┌─ Supplied data
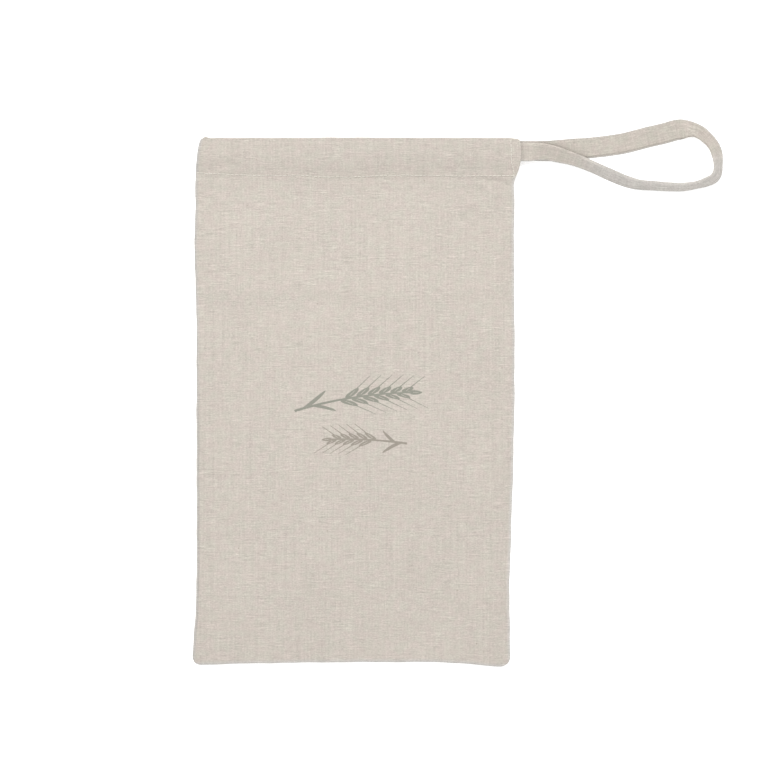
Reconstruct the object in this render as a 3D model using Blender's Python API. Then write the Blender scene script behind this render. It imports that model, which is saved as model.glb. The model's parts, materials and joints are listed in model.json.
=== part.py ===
"""Linen bread bag with a drawstring tape, lying empty and flat on its back.

Metres, +Z up. The bag rests on z = 0 with its printed face up, its mouth towards +Y and the loop of
its tape towards +X. The origin is the middle of the bag, on the surface that it lies on.

Two panels of linen are seamed down both sides and across the foot. Each panel's top is turned over to
the inside as a hem, which makes the casing. The tape runs in the front casing, round inside the left
end, back through the back casing, and out at the slit on the right, where its loop lies free.
"""

import math
from typing import NamedTuple

import bmesh
import bpy
import numpy as np

MM = 0.001

# Layers
CLOTH = 1.0 * MM
TAPE = 1.2 * MM
TAPE_WIDTH = 15.5 * MM
CLEARANCE = 0.3 * MM
MOUTH_GAP = 0.4 * MM
SEAM_LIFT = 0.45 * MM
BAG_AIR = 1.2 * MM
STITCHED_EASE = 0.1 * MM

# Heights of the stack of layers, from the surface to the top of the front panel
CASING_STACK = 4 * CLOTH + 2 * TAPE + 4 * CLEARANCE + MOUTH_GAP
STITCHED_STACK = 4 * CLOTH + 2 * CLEARANCE + MOUTH_GAP + STITCHED_EASE
BODY_STACK = 2 * CLOTH + BAG_AIR

# Lengthways places
TOP = 210.4 * MM
CASING_DEPTH = 30.0 * MM
TAPE_LINE = 199.5 * MM
SLIT_START = 171.0 * MM
SLIT_OPEN = 180.0 * MM

CORNER_RADIUS = 7.0 * MM

# The hem's middle lies this far from the seam, and the fold joins it to the outside
HEM_OFFSET = MOUTH_GAP / 2 + CLOTH / 2
FOLD_RADIUS = (CASING_STACK / 2 - CLOTH / 2 - HEM_OFFSET) / 2
FOLD_LINE = TOP - FOLD_RADIUS - CLOTH / 2
HEM_END = TOP - CASING_DEPTH

# The tape's turn from one casing to the other, inside the left end
TAPE_TURN_RADIUS = (CASING_STACK - 2 * CLOTH - 2 * CLEARANCE - TAPE) / 2
TAPE_STRAIGHT_END = 128.0 * MM

# How finely each round stretch is divided
EDGE_STEPS = 3
FOLD_STEPS = 5
TAPE_TURN_STEPS = 8
LOOP_STEPS = 3
SHARP_ANGLE = 40.0


class Side(NamedTuple):
    """The bag's left and right edges at one height up the bag."""

    y: float
    left: float
    right: float


class Foot(NamedTuple):
    """The foot's edge at one place across the bag."""

    x: float
    y: float


class Level(NamedTuple):
    """How high the stack of layers is at one height up the bag."""

    y: float
    stack: float


class Crease(NamedTuple):
    """A soft ridge, or a trough where its rise is below zero, in the front panel."""

    x: float
    y: float
    half_length: float
    half_width: float
    slant: float
    rise: float


class Bend(NamedTuple):
    """One place on the free loop: its middle, how far its inner edge is tipped up, and its lift."""

    x: float
    y: float
    tilt: float
    lift: float


SIDES = (
    Side(y=-212.0, left=-129.8, right=124.2),
    Side(y=-190.0, left=-129.1, right=124.0),
    Side(y=-160.0, left=-127.3, right=123.2),
    Side(y=-110.0, left=-126.4, right=124.4),
    Side(y=-60.0, left=-126.4, right=126.0),
    Side(y=0.0, left=-126.5, right=127.5),
    Side(y=80.0, left=-126.7, right=127.3),
    Side(y=115.0, left=-127.5, right=127.4),
    Side(y=160.0, left=-127.7, right=127.5),
    Side(y=175.0, left=-127.5, right=127.0),
    Side(y=184.0, left=-127.1, right=130.6),
    Side(y=192.0, left=-126.4, right=132.4),
    Side(y=201.0, left=-125.2, right=133.0),
    Side(y=211.0, left=-123.6, right=132.2),
)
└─
Task requirements =
Include the first line, the line containing "BODY_STACK = 2 * CLOTH + BAG_AIR", and every line between them, copied exactly from the material above; output no other line.

Response =
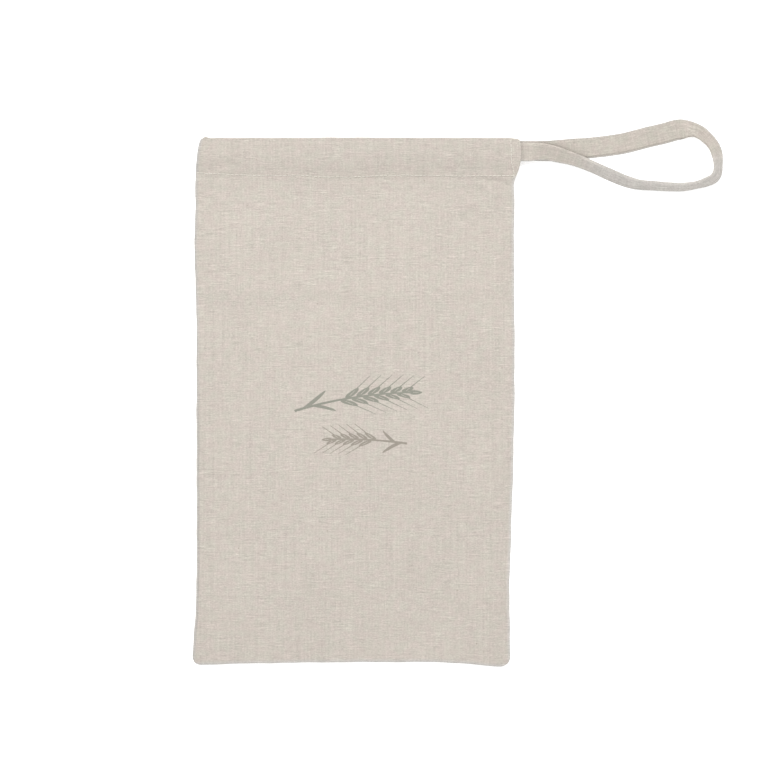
Reconstruct the object in this render as a 3D model using Blender's Python API. Then write the Blender scene script behind this render. It imports that model, which is saved as model.glb. The model's parts, materials and joints are listed in model.json.
=== part.py ===
"""Linen bread bag with a drawstring tape, lying empty and flat on its back.

Metres, +Z up. The bag rests on z = 0 with its printed face up, its mouth towards +Y and the loop of
its tape towards +X. The origin is the middle of the bag, on the surface that it lies on.

Two panels of linen are seamed down both sides and across the foot. Each panel's top is turned over to
the inside as a hem, which makes the casing. The tape runs in the front casing, round inside the left
end, back through the back casing, and out at the slit on the right, where its loop lies free.
"""

import math
from typing import NamedTuple

import bmesh
import bpy
import numpy as np

MM = 0.001

# Layers
CLOTH = 1.0 * MM
TAPE = 1.2 * MM
TAPE_WIDTH = 15.5 * MM
CLEARANCE = 0.3 * MM
MOUTH_GAP = 0.4 * MM
SEAM_LIFT = 0.45 * MM
BAG_AIR = 1.2 * MM
STITCHED_EASE = 0.1 * MM

# Heights of the stack of layers, from the surface to the top of the front panel
CASING_STACK = 4 * CLOTH + 2 * TAPE + 4 * CLEARANCE + MOUTH_GAP
STITCHED_STACK = 4 * CLOTH + 2 * CLEARANCE + MOUTH_GAP + STITCHED_EASE
BODY_STACK = 2 * CLOTH + BAG_AIR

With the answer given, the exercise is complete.